In order to demonstrate the operation of the elevator, the UCLA chemists entered into collaboration with an Italian team at the University of Bologna: professor Vincenzo Balzani, assistant professor Alberto Credi and graduate student Serena Silvi.
The elevator is about 3.5 nanometers in diameter and 2.5 nanometers in height. Each leg of the rig has two stations — one, a strong one, which relies on hydrogen bonds, and another much weaker one. The strong hydrogen bonds between the rig and the deck can be destroyed by taking a proton away from each leg one at a time with base. The result is a stepwise movement of the deck down to the now preferred stations lower down the rig. By taking steps one at a time, the elevator is more reminiscent of a legged animal than it is of a passenger elevator. The deck can be returned to the top level by the addition of acid. The elevator has been made to go up and down 10 times by the consecutive addition of acid and base, respectively.

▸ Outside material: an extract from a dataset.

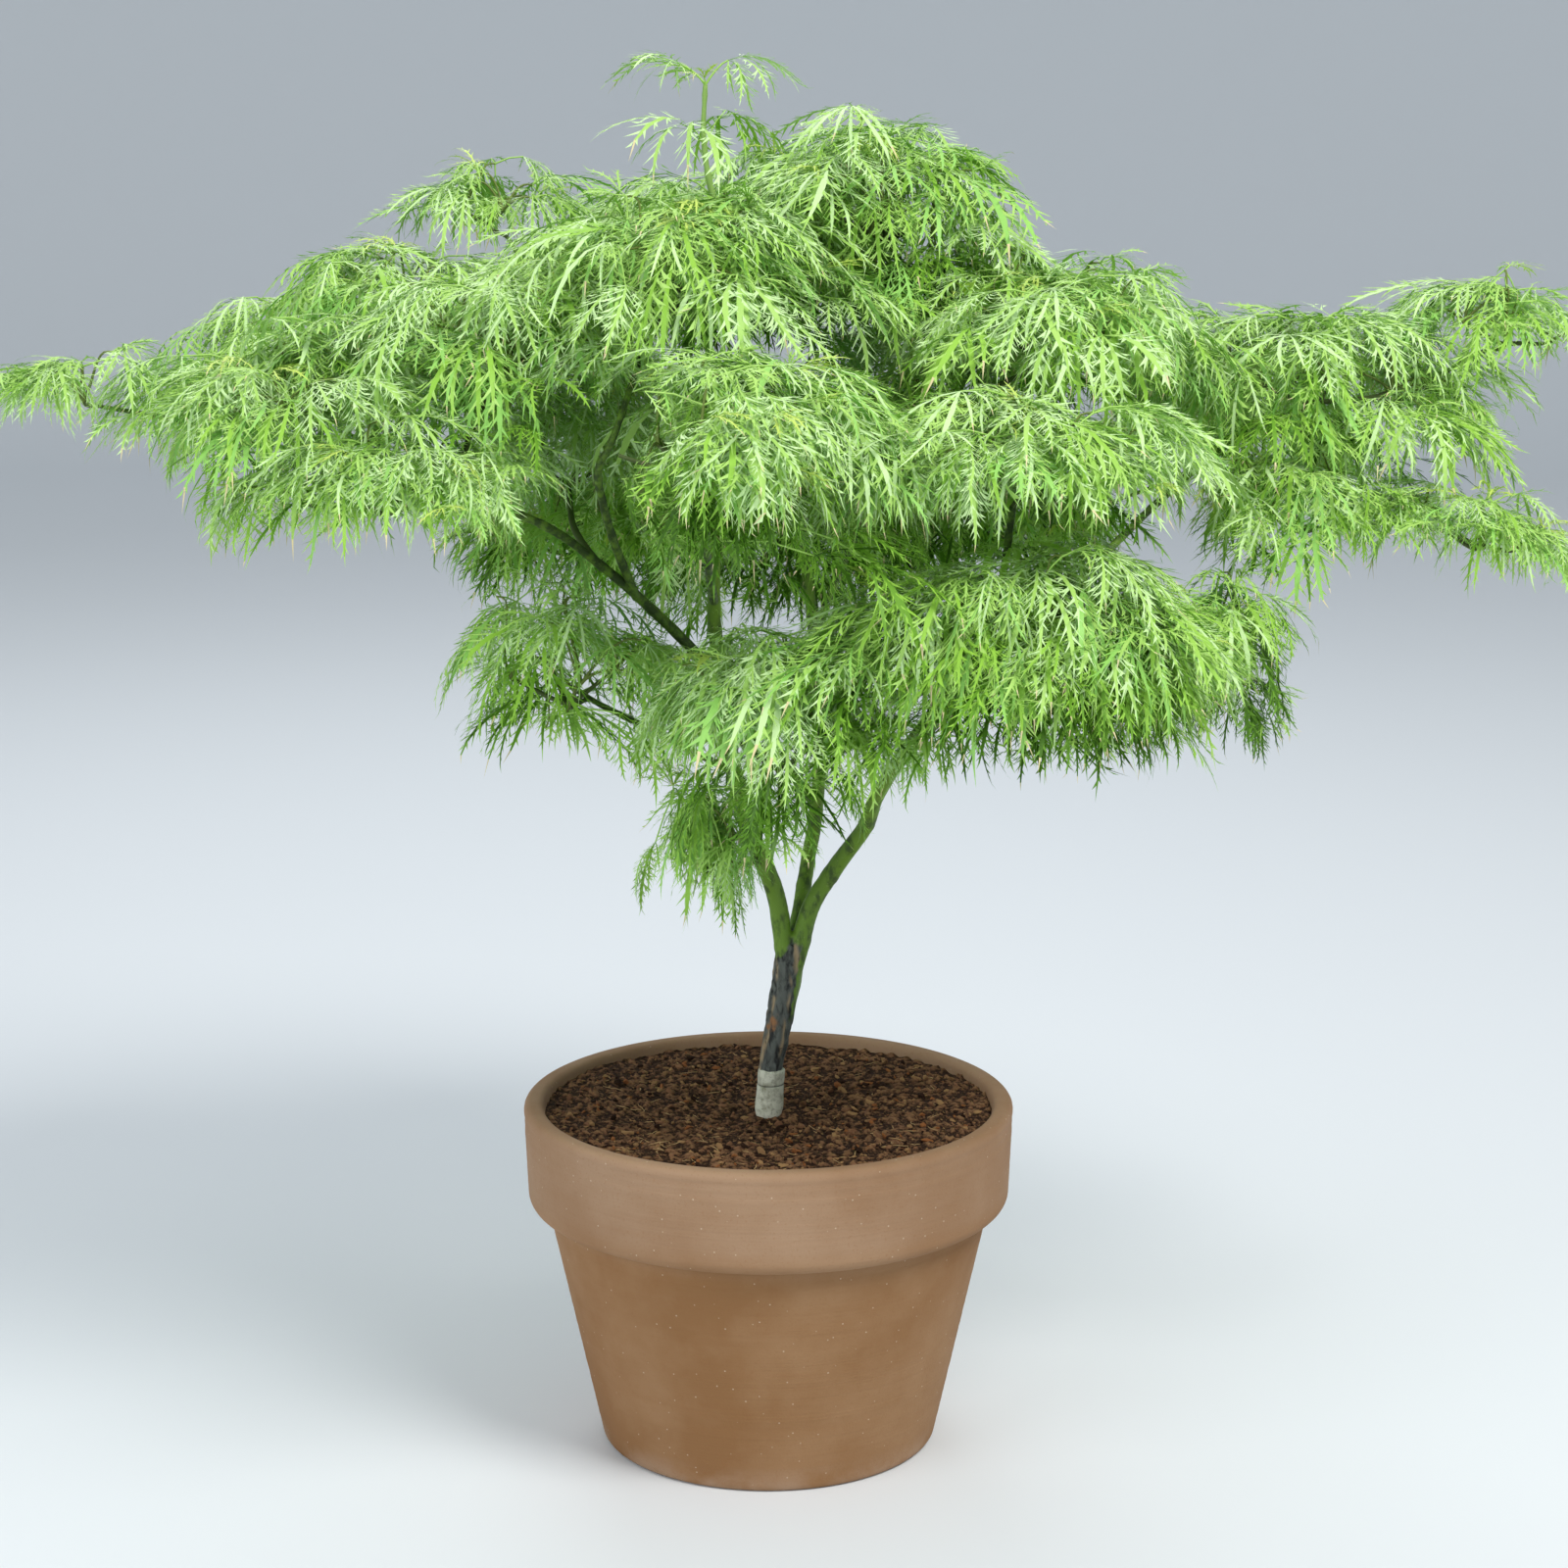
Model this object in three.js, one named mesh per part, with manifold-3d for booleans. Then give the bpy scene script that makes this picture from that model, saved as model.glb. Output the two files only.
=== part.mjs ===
// A young laceleaf japanese maple in a plain terracotta pot. Millimetres, +Z up, front towards -Y.
// The origin is the centre of the pot's flat underside.
import * as THREE from 'three';
import { mergeVertices } from 'three/addons/utils/BufferGeometryUtils.js';
import Module from 'manifold-3d';

const wasm = await Module();
wasm.setup();

// ---------------------------------------------------------------- driving dimensions

const GAP = 0.3; // clearance between pieces that touch
const CUT_GAP = 0.5; // how much larger a neighbour is made before it is cut away, which leaves about GAP

const POT = {
  height: 200,
  rimRadius: 140,
  rimFootRadius: 138, // the rim band narrows a little towards its lower edge
  rimDepth: 59,
  rimRounding: 4,
  rimFootRounding: 7, // the lower edge of the rim band
  mouthRadius: 128.5, // inside the rim
  shoulderRadius: 127.5, // the body's radius where it meets the rim band
  baseRadius: 97,
  baseRounding: 4,
  floor: 14,
  innerFloorRadius: 86,
  sides: 32,
};
const DRAIN = { count: 3, radius: 7, circle: 45, sides: 12 };

const SOIL_TOP = 190; // level of the soil round the trunk
const SOIL = { edgeRise: 5, seatRadius: 16, unevenness: 0.9, waves: 0.12, rings: 4 };

const TRUNK = {
  route: [[0, 0, SOIL_TOP + GAP], [0.2, 0, 203], [2, 0, 222], [5.5, 0, 241], [9.5, 1, 266], [13, 3, 290]],
  radii: [6.9, 6.8, 7.5, 8, 8.2, 8],
  sides: 12,
  steps: 10,
};
const WRAP = { top: [1.4, 0, 217], radii: [8.3, 8.1, 8.4], steps: 2 }; // pale sleeve over the graft

// Limbs and boughs: a route from where each one leaves its parent to where it enters the leaves.
// The radius tapers from the first value to the second. The order is the order in which they are cut:
// each one gives way to those above it.
const LIMB_SIDES = 8;
const BOUGH_SIDES = 6;
const LIMBS = {
  limb_left: {
    route: [[9, 1, 286], [5, 0, 316], [-2, -6, 338], [-11, -9, 360], [-20, -5, 397], [-26, 0, 441],
      [-30, 2, 478], [-30, 6, 530], [-35, 2, 590]],
    radius: [5.6, 2.8],
  },
  limb_right: {
    route: [[17, 1, 286], [24, 0, 312], [37, -5, 335], [54, -20, 363], [61, -30, 384], [78, -48, 416],
      [102, -72, 452]],
    radius: [5.6, 3.2],
  },
  limb_middle: {
    route: [[14, 8, 286], [19, 20, 312], [23, 31, 334], [27, 39, 356], [30, 44, 400], [27, 47, 450],
      [18, 44, 520], [2, 36, 590]],
    radius: [4.6, 2.6],
  },
};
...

Although it has been commented in the article that distance traveled by the deck is just a little less than one nanometer, 1,000 times smaller than the thickness of a human hair, and that the force generated could be as much as 200 picoNewtons, Stoddart urged caution with respect to this claim, based on calculations carried out in Bologna, until it is backed up by experiments, and also by an all-encompassing theory.